For my purposes, the Mexican version is the one that fits the best – in my case “they” is life. It’s treating me poorly. I’ve been buried by the loss of our dog. Which is to be expected, I guess. I’ll grow through it, it will just take time. Part of that healing is the memorial garden we’re creating for all five of our dogs—we are planting trees and shrubs and will scatter wildflower seeds as well. I’ve also been buried by an ill-timed knee injury (is there ever a good time for a knee injury?).

But what I’ve also been doing while off my feet is writing. I wrote a draft of the first chapter of my new book, and worked on it in fits and spurts over the past month, adding something here, taking something out there. Working in a quote here, paraphrasing there. I sent my final polished version to K to edit, and it got, well, eviscerated. I appreciated it, though, because K did it in the nicest way possible. There were no personal attacks (I wouldn’t have expected them, anyway). It was all about improving the writing.

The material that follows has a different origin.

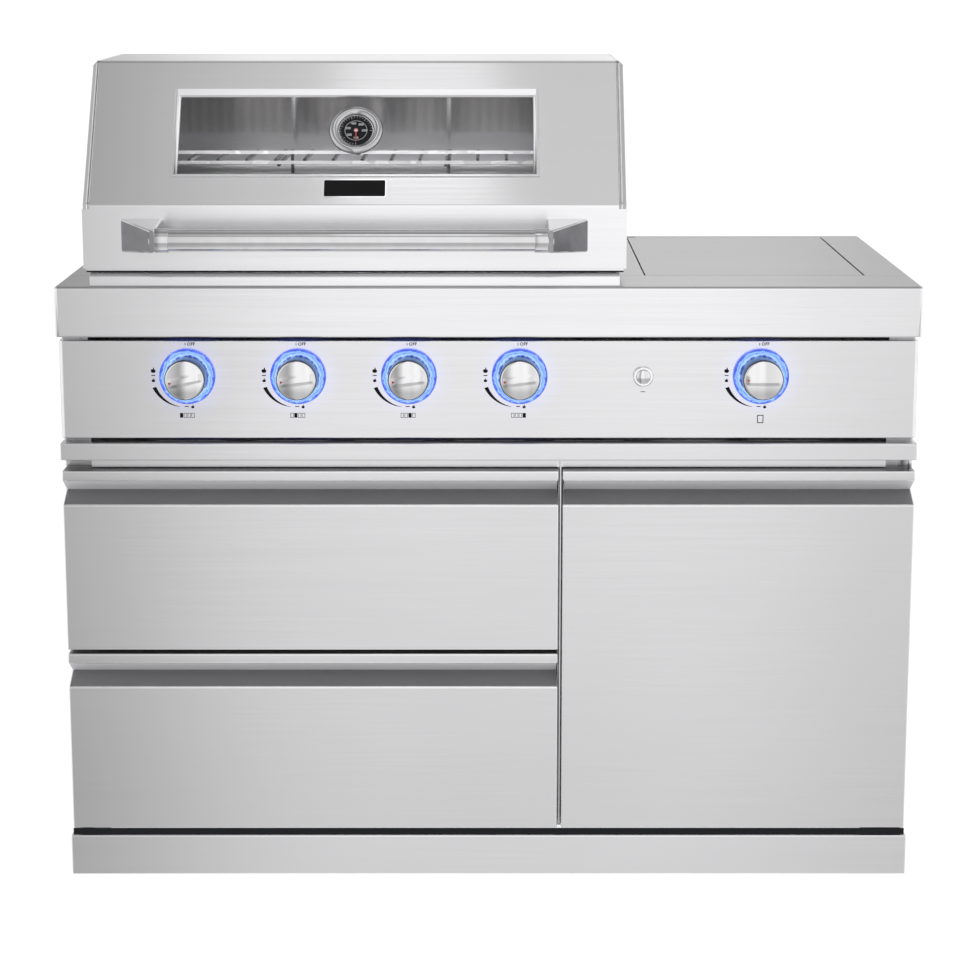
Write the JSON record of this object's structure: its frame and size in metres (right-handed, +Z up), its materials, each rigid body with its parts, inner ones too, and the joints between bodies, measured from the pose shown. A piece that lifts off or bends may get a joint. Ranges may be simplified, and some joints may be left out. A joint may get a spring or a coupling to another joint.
{
  "type": "outdoor kitchen island",
  "caption": "Stainless outdoor kitchen island: gas grill under a windowed hood, a side burner under a flush lid, and a cabinet with drawers and a door.",
  "frame": {"origin": "centre of the bounding box's base, on the floor", "axes": "+X to the right seen from the front, +Y to the back, +Z up; the controls face -Y"},
  "size_m": [1.3, 0.7208, 1.2526],
  "materials": {
    "brushed_sheet": "brushed",
    "satin_sheet": "satin",
    "polished_steel": "polished",
    "dull_steel": "dull",
    "black_iron": "matt enamel",
    "gas_brass": "satin",
    "window_glass": "clear",
    "halo_ring": "lit, translucent",
    "red_marker": "gloss"
  },
  "bodies": {
    "cabinet": {"plinth": "brushed_sheet", "base_panel": "satin_sheet", "side_panel_left": "brushed_sheet", "side_panel_right": "brushed_sheet", "back_panel": "satin_sheet", "centre_divider": "satin_sheet", "front_rail": "brushed_sheet", "worktop": "brushed_sheet", "control_panel": "brushed_sheet", "gas_manifold": "gas_brass", "drawer_lower_runner": "dull_steel", "drawer_upper_runner": "dull_steel", "bezel_1": "halo_ring", "bezel_2": "halo_ring", "bezel_3": "halo_ring", "bezel_4": "halo_ring", "bezel_5": "halo_ring", "switch_body": "polished_steel", "firebox": "satin_sheet", "burner_1": "dull_steel", "burner_2": "dull_steel", "burner_3": "dull_steel", "burner_4": "dull_steel", "flame_tamer_left": "dull_steel", "flame_tamer_right": "dull_steel", "grate_left": "black_iron", "grate_right": "black_iron", "warming_rack": "dull_steel", "side_burner_well": "satin_sheet", "side_burner_head": "black_iron", "side_burner_grate": "black_iron"},
    "hood": {"hood_shell": "brushed_sheet", "hood_end_left": "dull_steel", "hood_end_right": "dull_steel", "window_frame": "polished_steel", "window_glass": "window_glass", "thermometer_case": "polished_steel", "handle_bar": "polished_steel", "handle_bracket_left": "polished_steel", "handle_bracket_right": "polished_steel"},
    "needle": {"thermometer_needle": "red_marker"},
    "side_lid": {"side_burner_lid": "brushed_sheet"},
    "drawer_lower": {"drawer_lower_front": "brushed_sheet", "drawer_lower_box": "satin_sheet"},
    "drawer_upper": {"drawer_upper_front": "brushed_sheet", "drawer_upper_box": "satin_sheet"},
    "door": {"door": "brushed_sheet"},
    "grease_drawer": {"grease_tray": "satin_sheet"},
    "light_button": {"switch_button": "polished_steel"},
    "stem_1": {"valve_stem_1": "dull_steel"},
    "knob_1": {"knob_1": "polished_steel"},
    "stem_2": {"valve_stem_2": "dull_steel"},
    "knob_2": {"knob_2": "polished_steel"},
    "stem_3": {"valve_stem_3": "dull_steel"},
    "knob_3": {"knob_3": "polished_steel"},
    "stem_4": {"valve_stem_4": "dull_steel"},
    "knob_4": {"knob_4": "polished_steel"},
    "stem_5": {"valve_stem_5": "dull_steel"},
    "knob_5": {"knob_5": "polished_steel"}
  },
  "joints": [
    {"name": "hood_hinge", "type": "hinge", "parent": "cabinet", "child": "hood", "pos_m": [-0.2, 0.26538, 1], "axis": [-1, 0, 0], "range_deg": [0, 85]},
    {"name": "thermometer_pivot", "type": "hinge", "parent": "hood", "child": "needle", "pos_m": [-0.2, -0.20428, 1.14914], "axis": [0, 0.8296, -0.5584], "range_deg": [0, 270]},
    {"name": "side_lid_hinge", "type": "hinge", "parent": "cabinet", "child": "side_lid", "pos_m": [0.4105, 0.32638, 0.919], "axis": [-1, 0, 0], "range_deg": [0, 90]},
    {"name": "drawer_lower_slide", "type": "slide", "parent": "cabinet", "child": "drawer_lower", "axis": [0, -1, 0], "range_m": [0, 0.4]},
    {"name": "drawer_upper_slide", "type": "slide", "parent": "cabinet", "child": "drawer_upper", "axis": [0, -1, 0], "range_m": [0, 0.4]},
    {"name": "door_hinge", "type": "hinge", "parent": "cabinet", "child": "door", "pos_m": [0.638, -0.28163, 0.36], "axis": [0, 0, 1], "range_deg": [0, 110]},
    {"name": "grease_tray_slide", "type": "slide", "parent": "cabinet", "child": "grease_drawer", "axis": [0, 1, 0], "range_m": [0, 0.3]},
    {"name": "light_button_press", "type": "slide", "parent": "cabinet", "child": "light_button", "axis": [0, 1, 0], "range_m": [0, 0.002], "stiffness_N_per_m": 600, "springref_m": -0.002},
    {"name": "knob_1_press", "type": "slide", "parent": "cabinet", "child": "stem_1", "axis": [0, 1, 0], "range_m": [0, 0.003], "stiffness_N_per_m": 1500, "springref_m": -0.003},
    {"name": "knob_1_turn", "type": "hinge", "parent": "stem_1", "child": "knob_1", "pos_m": [-0.4543, -0.28963, 0.787], "axis": [0, -1, 0], "range_deg": [-90, 90]},
    {"name": "knob_2_press", "type": "slide", "parent": "cabinet", "child": "stem_2", "axis": [0, 1, 0], "range_m": [0, 0.003], "stiffness_N_per_m": 1500, "springref_m": -0.003},
    {"name": "knob_2_turn", "type": "hinge", "parent": "stem_2", "child": "knob_2", "pos_m": [-0.2873, -0.28963, 0.787], "axis": [0, -1, 0], "range_deg": [-90, 90]},
    {"name": "knob_3_press", "type": "slide", "parent": "cabinet", "child": "stem_3", "axis": [0, 1, 0], "range_m": [0, 0.003], "stiffness_N_per_m": 1500, "springref_m": -0.003},
    {"name": "knob_3_turn", "type": "hinge", "parent": "stem_3", "child": "knob_3", "pos_m": [-0.1203, -0.28963, 0.787], "axis": [0, -1, 0], "range_deg": [-90, 90]},
    {"name": "knob_4_press", "type": "slide", "parent": "cabinet", "child": "stem_4", "axis": [0, 1, 0], "range_m": [0, 0.003], "stiffness_N_per_m": 1500, "springref_m": -0.003},
    {"name": "knob_4_turn", "type": "hinge", "parent": "stem_4", "child": "knob_4", "pos_m": [0.0467, -0.28963, 0.787], "axis": [0, -1, 0], "range_deg": [-90, 90]},
    {"name": "knob_5_press", "type": "slide", "parent": "cabinet", "child": "stem_5", "axis": [0, 1, 0], "range_m": [0, 0.003], "stiffness_N_per_m": 1500, "springref_m": -0.003},
    {"name": "knob_5_turn", "type": "hinge", "parent": "stem_5", "child": "knob_5", "pos_m": [0.4105, -0.28963, 0.787], "axis": [0, -1, 0], "range_deg": [-90, 90]}
  ]
}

It turned out that I had written my first chapter with bits of the following chapters included in it. I had so many things to say that I wrote a 6500-word essay. After K’s edits, though, I realized there was no strong throughline. There were pieces that stuck out like sore thumbs and didn’t really fit. I was going off on tangents that didn’t work with the overall theme of the chapter. What was interesting was that I didn’t see these missteps until K pointed them out to me. Then they were glaringly obvious, and I wondered why I hadn’t noticed them before.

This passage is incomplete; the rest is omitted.